Once again January rolls around, and I find myself at the Winter Antiques Show in New York City. It is one of America’s premier antiques shows, and it provides curators, established collectors, dealers, design professionals, and first-time buyers with opportunities to view, learn about, and purchase lovely pieces showcased by the exhibitors. For me, on a cold day in January, I can’t think of a better place to be with one of my dearest friends.

This year I went with the intention of purchasing another miniature portrait to add to my collection. Unfortunately, I didn’t see any that caught my eye. I did, however, see a few items that were beautiful, intriguing, and/or just plain fun. It wasn’t until I began looking through my photographs that I discovered I’d been given a glimpse into the life of a Regency era gentleman. Let me show you what I mean.
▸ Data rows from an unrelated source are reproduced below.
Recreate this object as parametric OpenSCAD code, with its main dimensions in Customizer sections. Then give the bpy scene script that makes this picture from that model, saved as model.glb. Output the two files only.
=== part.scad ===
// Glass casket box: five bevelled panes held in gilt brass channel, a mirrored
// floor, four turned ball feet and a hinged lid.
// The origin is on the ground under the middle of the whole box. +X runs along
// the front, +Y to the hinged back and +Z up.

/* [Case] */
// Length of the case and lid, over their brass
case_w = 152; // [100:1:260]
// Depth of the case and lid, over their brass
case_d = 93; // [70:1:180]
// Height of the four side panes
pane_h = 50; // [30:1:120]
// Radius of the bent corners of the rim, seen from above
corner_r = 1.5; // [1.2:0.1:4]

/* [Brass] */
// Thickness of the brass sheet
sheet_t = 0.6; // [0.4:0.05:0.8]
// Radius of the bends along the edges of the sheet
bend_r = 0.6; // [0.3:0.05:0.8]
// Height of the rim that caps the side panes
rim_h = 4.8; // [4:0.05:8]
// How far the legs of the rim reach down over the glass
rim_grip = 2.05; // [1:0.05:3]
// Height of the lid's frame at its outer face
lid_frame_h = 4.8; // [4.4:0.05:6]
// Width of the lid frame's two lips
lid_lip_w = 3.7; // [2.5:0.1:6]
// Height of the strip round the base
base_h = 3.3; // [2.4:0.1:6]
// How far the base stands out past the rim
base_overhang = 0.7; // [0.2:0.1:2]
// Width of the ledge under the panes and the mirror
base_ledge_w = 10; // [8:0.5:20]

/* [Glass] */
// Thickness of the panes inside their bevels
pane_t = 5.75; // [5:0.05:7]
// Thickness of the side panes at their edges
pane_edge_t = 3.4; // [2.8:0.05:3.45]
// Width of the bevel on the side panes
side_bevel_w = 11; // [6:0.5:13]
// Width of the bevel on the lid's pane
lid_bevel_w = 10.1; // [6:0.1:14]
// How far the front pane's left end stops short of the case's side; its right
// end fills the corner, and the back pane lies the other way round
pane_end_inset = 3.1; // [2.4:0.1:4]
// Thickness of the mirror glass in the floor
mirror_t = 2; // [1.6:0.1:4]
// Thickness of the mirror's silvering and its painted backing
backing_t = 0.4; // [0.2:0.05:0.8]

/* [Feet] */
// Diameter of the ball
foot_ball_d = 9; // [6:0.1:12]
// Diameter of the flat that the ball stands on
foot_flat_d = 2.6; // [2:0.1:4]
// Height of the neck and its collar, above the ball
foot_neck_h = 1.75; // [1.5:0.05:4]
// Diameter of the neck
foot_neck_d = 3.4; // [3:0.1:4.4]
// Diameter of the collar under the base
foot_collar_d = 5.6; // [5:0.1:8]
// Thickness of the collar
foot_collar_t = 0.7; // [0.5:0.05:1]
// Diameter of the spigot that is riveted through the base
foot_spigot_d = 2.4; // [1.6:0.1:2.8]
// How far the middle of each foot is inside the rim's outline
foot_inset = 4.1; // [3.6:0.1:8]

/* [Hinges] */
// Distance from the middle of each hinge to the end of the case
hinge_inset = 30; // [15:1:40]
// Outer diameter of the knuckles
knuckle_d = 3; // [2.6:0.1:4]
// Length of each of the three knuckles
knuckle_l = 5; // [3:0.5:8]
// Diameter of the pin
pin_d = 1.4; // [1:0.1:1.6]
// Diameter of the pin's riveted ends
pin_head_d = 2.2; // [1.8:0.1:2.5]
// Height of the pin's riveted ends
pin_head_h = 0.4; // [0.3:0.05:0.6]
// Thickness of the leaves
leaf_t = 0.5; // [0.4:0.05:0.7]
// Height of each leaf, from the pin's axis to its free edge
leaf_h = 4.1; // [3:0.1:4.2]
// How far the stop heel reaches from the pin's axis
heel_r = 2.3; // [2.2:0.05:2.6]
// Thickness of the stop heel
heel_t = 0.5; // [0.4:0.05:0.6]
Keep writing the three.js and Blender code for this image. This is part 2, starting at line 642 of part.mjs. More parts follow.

Portrait of Anthony Groves by James Peale, c. 1810

The first portrait that caught my eye, was of this handsome gentleman showcased by Schwarz Gallery. This portrait was painted in 1810 by the renown American artist, James Peale (1749-1831). The sitter is Mr. Anthony Groves, who was a prominent Philadelphia merchant. One of the things I like best about this portrait, is the charming dimple Mr. Groves sports on his left cheek.

Stickpins from Wartski

On the lookout for stunning pieces of jewelry, we stopped by Wartski’s exhibit and saw this selection of stylish stickpins to adorn a man’s cravat.

George III Secretaire Bookcase

Over at Hyde Park Antiques, where I could easily live if they’d let me, I found this rare Thomas Weeks Cabinet. It is a George III stainwood and mahogany secretaire bookcase attributed to George Simpson for Thomas Weeks c.1805. The best part of this piece, to me, was discovering a complete men’s dressing drawer above the fold out desk. Those stickpins would fit quite nicely into that drawer. I liked this piece so much, that I plan to devote an entire blog post to it in the coming weeks.

First Edition of Emma

And what novel would be a wonderful addition to that bookcase? I think the first edition of Jane Austen’s Emma would fit nicely behind those glass doors. Emma was the last novel Jane Austen published in her lifetime. It was first printed in 1816 in London as a three-volume set. This set is offered by Bauman Rare Books. Perhaps a gentleman might store the volumes inside his bookcase for his wife.

English Four-Barrelled Flintlock c 1810

If you read or write books about Regency era spies, you might find this piece fun. It is an English four-barrelled flintlock “Duck’s Foot” type volley pistol, by Lea of Mansfield. It was made around 1810 and is showcased by Peter Finer.

Wine Cooler or Cellaret, c. 1810

And after a long day of spying, a gentleman might just need a drink. This is a very fine English Regency wine cooler or cellaret made of mahogany (c.1810) from Georgian Manor Antiques.

Regency gilt bronze and marble cassolettes c. 1815

If he’d like to enjoy his drink by candlelight, a gentleman could have used this gilt bronze and marble casolette (ca.1815) to hold his candle. This piece was also showcased by Hyde Park Antiques. The top portion flips over, revealing a candleholder that rests back into the base.

"The Ruined Girl" 1800 by Joseph Allinson

And finally, if a gentleman wasn’t really a gentleman, he might find himself with a ruined girl. I adore this piece, from Nathan Liverant and Sons. It’s a watercolor and ink on paper by the artist, Joseph Allinson. It is either English or American and is dated 1800. The title of the piece is “The Ruined Girl.”

At the bottom it reads:

“Oh! fatal Day when to my Virtuous wrong, I fondly listened to his flattering Tongue, But oh! more fatal Moment when he gained, That vile Consent which all my Glory stain’d.”

I hope you enjoyed taking a short tour of the Winter Antiques Show with me and getting a peek at some of the objects that a Regency era gentleman might have used. I’d love to know which one is your favorite.